Middle School Attached to Northwestern Polytechnical University (NPUMS; 西北工业大学附属中学 (Xīběi Gōngyè Dàxué Fùshǔ Zhōngxué)) or Xigongda High School is a secondary school (including grades 7–12) in Xi'an, Shaanxi Province, China.

It is located in the southern suburbs of Xi'an and covers an area of over 34,000 square meters. The school's staff consists of 235 people and hosts more than 4,000 students. Since 1995, Xigongda High School has rapidly developed. From 2000 to the present, 98% of its students have scored at or above the required score on their college entrance examination boards to get into leading universities.

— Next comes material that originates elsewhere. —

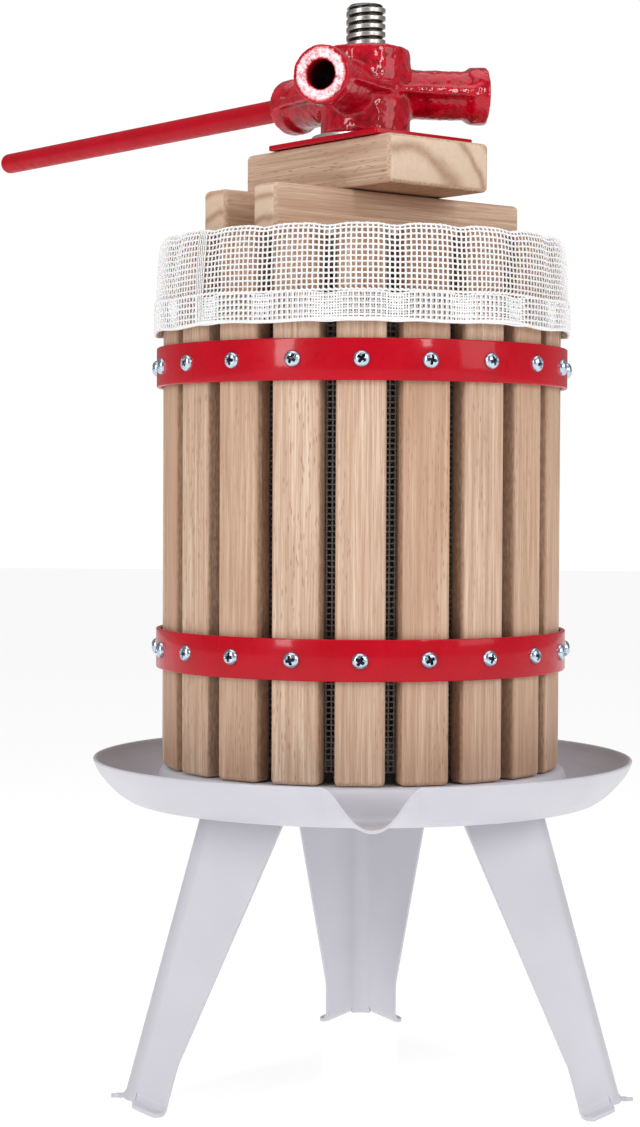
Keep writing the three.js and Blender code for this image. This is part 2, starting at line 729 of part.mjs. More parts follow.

It is often ranked as one of the top 5 middle schools in China in terms of the number of students matriculating at Peking University and Tsinghua University. For instance, in 2020, the number of students admitted to these top two universities in China was 87, ranked the 4th nationally. Meanwhile, NPUMS also consistently has the most number of students winning national and international level competitions in Shannxi province and across northwestern China.

==History==
Founded in 1971, the school became one of the key schools in Shaanxi by 1985, and eventually "the demonstrate school in Shaanxi" on 14 April 2009.

==Academic performance==
Students from NPUMS tend to get a very high score in the Zhongkao and Gaokao of the Chinese mainland.

According to the results of the Gaokao (the entrance examination of the colleges in Chinese mainland), 104 students in the NPUMS received an offer for Tsinghua University (TSU) and Peking University (PKU) in 2013. NPUMS is the only school outside of Beijing that has received over 100 offers from TSU and PKU.